The book is about how Mazur befriended, conned, and then eventually rounded them up at his fake wedding, to haul them all off to jail. He did this while constantly dodging slings from bureaucratic in-fighting and a number of other headwinds like constant lack of funding, while at the same time dodging the unending landmines that the drug czars kept throwing at him. Altogether, this story is a series of drug trafficking escapades made for the movies.

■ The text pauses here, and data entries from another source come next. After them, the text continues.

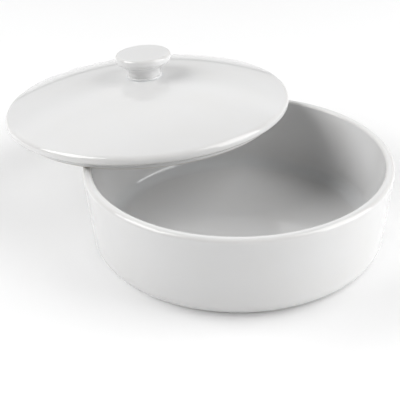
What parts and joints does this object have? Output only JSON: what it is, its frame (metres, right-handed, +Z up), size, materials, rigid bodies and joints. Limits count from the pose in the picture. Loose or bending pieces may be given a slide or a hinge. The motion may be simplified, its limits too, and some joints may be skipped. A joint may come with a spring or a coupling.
{
  "type": "tortilla warmer",
  "caption": "Round white glazed-ceramic tortilla warmer: a low bowl with a leaning wall and a domed lid with a mushroom knob, resting ajar on the rim.",
  "frame": {"origin": "centre of the bowl's foot ring, in the plane of the table", "axes": "+Z up; the lid is pushed off centre along -X, so XZ is the mirror plane of the whole; +X points out over the open side of the bowl"},
  "size_m": [0.3415, 0.23, 0.1179],
  "materials": {
    "bowl_glaze": "glossy white glaze over stoneware, with a bare matt foot ring",
    "lid_glaze": "glossy white glaze over stoneware, with a bare matt end on the locating ring",
    "knob_glaze": "glossy white glaze over stoneware"
  },
  "bodies": {
    "bowl": {"bowl": "bowl_glaze"},
    "lid": {"lid": "lid_glaze", "knob": "knob_glaze"}
  },
  "joints": [
    {"name": "lid_lift", "type": "slide", "parent": "bowl", "child": "lid", "axis": [0, 0, 1], "range_m": [0, 0.15]}
  ]
}
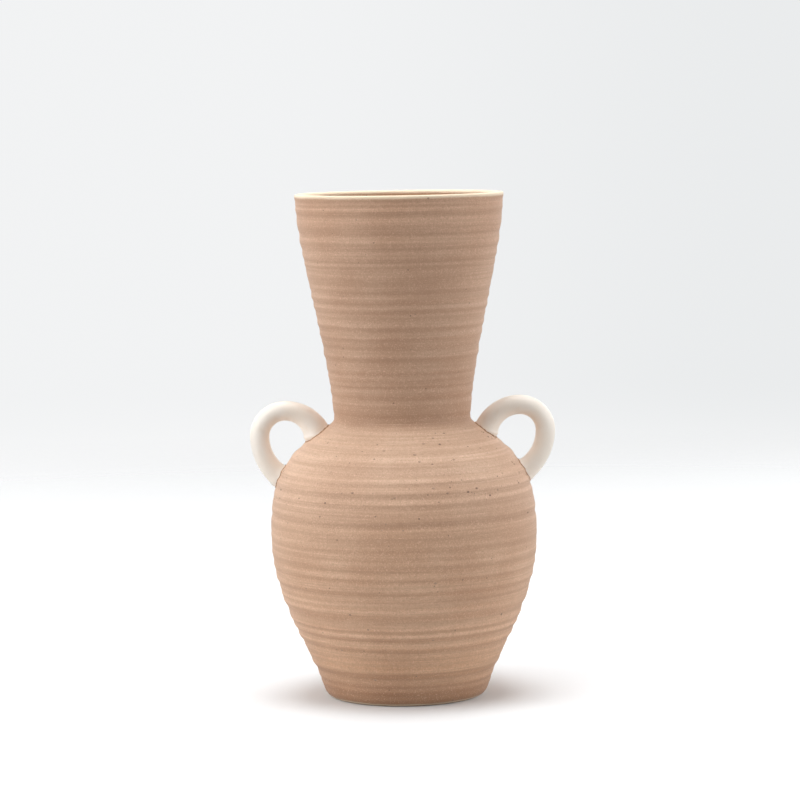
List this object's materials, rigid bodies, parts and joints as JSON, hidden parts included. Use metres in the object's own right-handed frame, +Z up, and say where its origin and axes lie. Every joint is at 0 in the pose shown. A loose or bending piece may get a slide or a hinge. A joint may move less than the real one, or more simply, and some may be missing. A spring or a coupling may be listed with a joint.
{
  "type": "ceramic vase",
  "caption": "Stoneware vase with a round ribbed belly, a flared ribbed neck, loop handles on the shoulder and a glazed inside.",
  "frame": {"origin": "centre of the foot, on the plane that the vase stands on", "axes": "+Z up along the vase's axis, +X towards the right handle as pictured, +Y away from the viewer"},
  "size_m": [0.1578, 0.138, 0.26],
  "materials": {
    "speckled_stoneware": "matte",
    "white_stoneware": "matte",
    "luting_slip": "matte",
    "liner_glaze": "gloss"
  },
  "bodies": {
    "root": {"belly": "speckled_stoneware", "neck": "speckled_stoneware", "neck_slip": "luting_slip", "handle_left": "white_stoneware", "handle_right": "white_stoneware", "handle_left_upper_slip": "luting_slip", "handle_left_lower_slip": "luting_slip", "handle_right_upper_slip": "luting_slip", "handle_right_lower_slip": "luting_slip", "glaze_lining": "liner_glaze"}
  },
  "joints": []
}
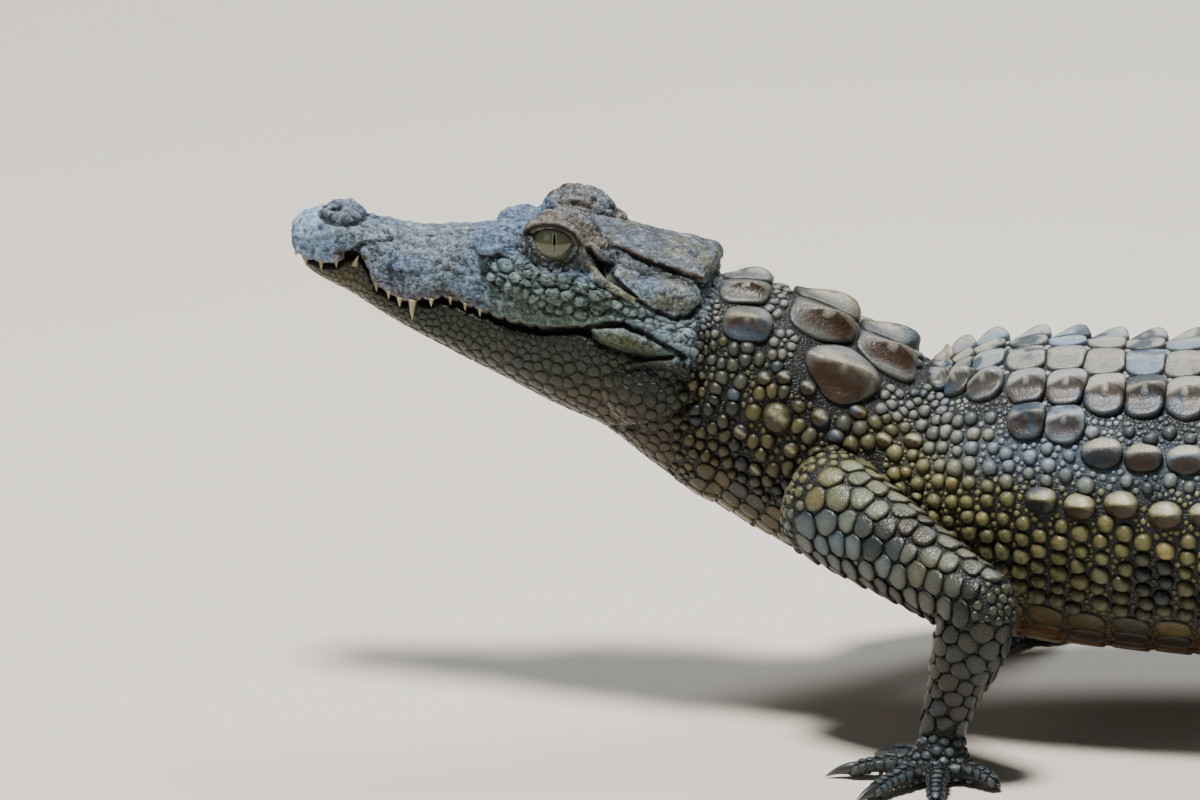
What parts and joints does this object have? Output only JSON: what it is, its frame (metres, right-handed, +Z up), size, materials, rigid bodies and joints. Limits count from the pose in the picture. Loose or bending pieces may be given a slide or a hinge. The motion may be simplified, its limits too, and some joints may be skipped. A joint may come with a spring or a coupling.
{
  "type": "young nile crocodile",
  "caption": "Life-size still model of a young Nile crocodile standing with its head raised, long tail lying on the floor.",
  "frame": {"origin": "middle of the animal's footprint box, on the floor under its soles", "axes": "-X towards the snout, +X towards the tail's tip, -Y the animal's left side, +Z up"},
  "size_m": [0.7332, 0.204, 0.1269],
  "materials": {
    "head_hide": "smooth blue-grey scaled skin over bone, dark speckles",
    "jaw_hide": "fine grey-green reticulated skin, ochre below",
    "neck_hide": "beaded blue-grey and olive scales with keeled plates",
    "trunk_hide": "keeled tan and slate back scutes, olive flank beads, ochre belly",
    "tail_hide": "banded olive and slate scales with an upright crest",
    "limb_hide": "flat olive-grey plates with dark seams",
    "claw_horn": "dark smooth horn",
    "eye_glass": "clear gloss over an olive iris with an upright slit pupil"
  },
  "bodies": {
    "root": {"head": "head_hide", "lower_jaw": "jaw_hide", "eye_left": "eye_glass", "eye_right": "eye_glass", "neck": "neck_hide", "trunk": "trunk_hide", "tail_base": "tail_hide", "tail_middle": "tail_hide", "tail_rear": "tail_hide", "tail_end": "tail_hide", "front_left_upper_arm": "limb_hide", "front_left_forearm": "limb_hide", "front_left_hand": "limb_hide", "front_left_claw_1": "claw_horn", "front_left_claw_2": "claw_horn", "front_left_claw_3": "claw_horn", "front_right_upper_arm": "limb_hide", "front_right_forearm": "limb_hide", "front_right_hand": "limb_hide", "front_right_claw_1": "claw_horn", "front_right_claw_2": "claw_horn", "front_right_claw_3": "claw_horn", "hind_left_thigh": "limb_hide", "hind_left_shin": "limb_hide", "hind_left_foot": "limb_hide", "hind_left_claw_1": "claw_horn", "hind_left_claw_2": "claw_horn", "hind_left_claw_3": "claw_horn", "hind_right_thigh": "limb_hide", "hind_right_shin": "limb_hide", "hind_right_foot": "limb_hide", "hind_right_claw_1": "claw_horn", "hind_right_claw_2": "claw_horn", "hind_right_claw_3": "claw_horn"}
  },
  "joints": []
}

The only part of the book that disappointed me was the author’s penchant for minimizing American complicity in an international money laundering institution like BCCI. Clearly the author knew much more of the truth than he shared with us in this book. For the American angle and interests kept raising their ugly heads in the form of the CIA, Jimmy Carter, Clark Clifford, Bert Lance, Oliver North, Mark Rich, Adnan Khashoggi, and GHW Bush, to name just the more obvious ones. It sort of goes without saying that Mazur’s supervisor, Bonni Tischler’s unhelpful deadlines and other interferences, clearly was nothing more than pressure from higher ups intent on defanging, if not squelching the investigation altogether.
Despite this, the author repeatedly held his fire and failed to expand on the depth of US complicity, something most astute Americans already knew about anyway. This omission was especially egregious given that the BCCI’s shenanigans in the drug trade, were just the prelude, setting the stage and serving as a template for the illegality that was just around the corner in the 2007-8 banking scandals that led to the crash of the international economy. Failing to mention what we already knew just to shield our criminal higher ups, including his boss, Bonni Tischler, left a bad taste in my mouth. But the book still gets five stars.